Croyez-vous qu’il n’ait pas d’ambition?
Je n’en sais rien. Je ne peux ré- pondre à sa place.
J’ai lu dans la presse que le président Ouattara était agacé par votre rivalité…
Le président Alassane Ouattara est un homme d’État qui est au-dessus de ces considérations.
Quel est le principal trait de caractère du président Ouattara?
Homme de parole et de principe.
La principale qualité que vous appréciez chez lui?
La rigueur.
On vous dit orphelin de la chute de l’ex président du Burkina, Blaise Compaoré.
La chute du président Compaoré a été très difficile et pénible pour moi. Nous avons une relation très forte, et je ne vous cache pas que j’en ai souffert.
Vous le voyez très souvent. Comment va-t-il?
Il se porte bien et a gardé son humour habituel.
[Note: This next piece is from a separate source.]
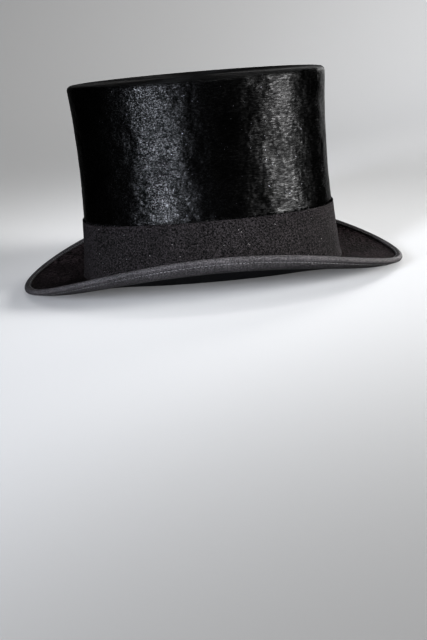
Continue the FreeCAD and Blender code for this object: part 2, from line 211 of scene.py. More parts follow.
def ring(name, grid):
    """A closed ring from a grid of points: round the hat, and round its own section."""
    faces = quads(*grid.shape[:2]).reshape(-1, 4).tolist()
    return outward(add_mesh(name, grid.reshape(-1, 3), faces))


def tube(name, grid):
    """A closed body from rings of points that follow one another, capped at both ends."""
    steps, rows = grid.shape[:2]
    faces = quads(steps, rows)[:-1].reshape(-1, 4).tolist()
    faces.append(list(range(rows)))
    faces.append([(steps - 1) * rows + i for i in reversed(range(rows))])
    return outward(add_mesh(name, grid.reshape(-1, 3), faces))


def section(start, end, low, high, count, under=6, turn=3, unit=1.0):
    """A strip's section: places along it and lifts, round a loop with rounded edges.

    The places are in metres, or in parts of a metre of which there are unit in each.
    """
    radius, middle = (high - low) / 2, (high + low) / 2
    inset = radius * unit
    face = np.linspace(start + inset, end - inset, count)
    back = np.linspace(end - inset, start + inset, under)
    bend = np.linspace(math.pi / 2, -math.pi / 2, turn + 2)[1:-1]
    along = np.concatenate([
        face, end - inset + inset * np.cos(bend), back, start + inset - inset * np.cos(bend),
    ])
    lift = np.concatenate([
        np.full(count, high), middle + radius * np.sin(bend),
        np.full(under, low), middle - radius * np.sin(bend),
    ])
    return along[None], lift[None]


def around(columns):
    return (2 * math.pi * np.arange(columns) / columns)[:, None]


def rough(points, scale, depth):
    """Smooth random heights over points, the same every time."""
    heights = [noise.noise(Vector(p)) for p in points.reshape(-1, 3) / scale]
    return depth * np.array(heights).reshape(points.shape[:-1])


def finish_piece(piece, material, slot, *nodes):
    """Gives a piece its material, hangs it on the root body and hides the nodes of the model that it stands
    for.
    """
    piece.data.materials.append(material)
    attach(piece, "root")
    if nodes:
        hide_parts(*nodes)
    return piece


# ------------------------------------------------------------ material helpers


class Shader:
    """A Principled material and the few node chains that these materials share."""

    def __init__(self, name, **sockets):
        self.material = bpy.data.materials.new(name)
        self.material.use_nodes = True
        self.tree = self.material.node_tree
        self.bsdf = self.tree.nodes["Principled BSDF"]
        for socket, value in sockets.items():
            self.bsdf.inputs[socket.replace("_", " ")].default_value = value
        self.where = self.node("ShaderNodeTexCoord").outputs["Object"]

    def node(self, kind, **settings):
        made = self.tree.nodes.new(kind)
        for name, value in settings.items():
            setattr(made, name, value)
        return made

    def put(self, given, socket):
        """Links a socket, or sets its value."""
        if isinstance(given, (int, float)):
            socket.default_value = given
        elif isinstance(given, tuple):
            socket.default_value = given if len(given) == len(socket.default_value) else (*given, 1)
        else:
            self.tree.links.new(given, socket)

    def value(self, operation, *inputs):
        made = self.node("ShaderNodeMath", operation=operation)
        for socket, given in zip(made.inputs, inputs):
            self.put(given, socket)
        return made.outputs[0]

    def stretched(self, scale, turn=0.0):
        """The place on the object, turned about X and stretched, in 1/metre."""
        made = self.node("ShaderNodeMapping")
        self.put(self.where, made.inputs["Vector"])
        made.inputs["Rotation"].default_value[0] = turn
        made.inputs["Scale"].default_value = scale
        return made.outputs[0]

    def noise(self, place, detail=3, rough=0.55, warp=0.0):
        """Noise at a place, or with that many features to the metre."""
        if isinstance(place, (int, float)):
            place = self.stretched((place,) * 3)
        made = self.node("ShaderNodeTexNoise")
        self.put(place, made.inputs["Vector"])
        made.inputs["Scale"].default_value = 1
        made.inputs["Detail"].default_value = detail
        made.inputs["Roughness"].default_value = rough
        made.inputs["Distortion"].default_value = warp
        return made.outputs["Fac"]

    def ramp(self, factor, *stops):
        """A colour ramp through (place, grey or colour) stops."""
        made = self.node("ShaderNodeValToRGB")
        self.put(factor, made.inputs[0])
        elements = made.color_ramp.elements
        while len(elements) < len(stops):
            elements.new(0.5)
        for element, (place, colour) in zip(elements, stops):
            element.position = place
            if isinstance(colour, (int, float)):
                colour = (colour,) * 3
            element.color = (*colour, 1)
        return made.outputs[0]

    def mix(self, factor, first, second, blend="MIX"):
        made = self.node("ShaderNodeMix", data_type="RGBA", blend_type=blend)
        self.put(factor, made.inputs[0])
        self.put(first, made.inputs[6])
        self.put(second, made.inputs[7])
        return made.outputs[2]

    def bump(self, height, depth, normal=None):
        made = self.node("ShaderNodeBump")
        made.inputs["Strength"].default_value = 1
        made.inputs["Distance"].default_value = depth
        self.put(height, made.inputs["Height"])
        if normal is not None:
            self.put(normal, made.inputs["Normal"])
        return made.outputs[0]

    def specks(self, scale, share, size=0.22):
        """1 on small round specks in that share of the cells, of which scale fit a metre."""
        cell = self.node("ShaderNodeTexVoronoi")
        self.put(self.stretched((scale,) * 3), cell.inputs["Vector"])
        cell.inputs["Scale"].default_value = 1
        near = self.value("LESS_THAN", cell.outputs["Distance"], size)
        draw = self.node("ShaderNodeSeparateColor")
        self.put(cell.outputs["Color"], draw.inputs[0])
        chosen = self.value("LESS_THAN", draw.outputs[0], share)
        return self.value("MULTIPLY", near, chosen)

    def use(self, **sources):
        for socket, source in sources.items():
            self.put(source, self.bsdf.inputs[socket.replace("_", " ")])
        return self.material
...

Passer des moments avec lui est toujours très agréable.
La transition va-t-elle dans le bon sens au Burkina?
Depuis le départ du pouvoir du président Compaoré, par convenance et par respect pour le président Alassane Ouattara, et la fonction que j’occupe, je me suis désormais interdit tout commentaire sur la politique intérieure du Burkina.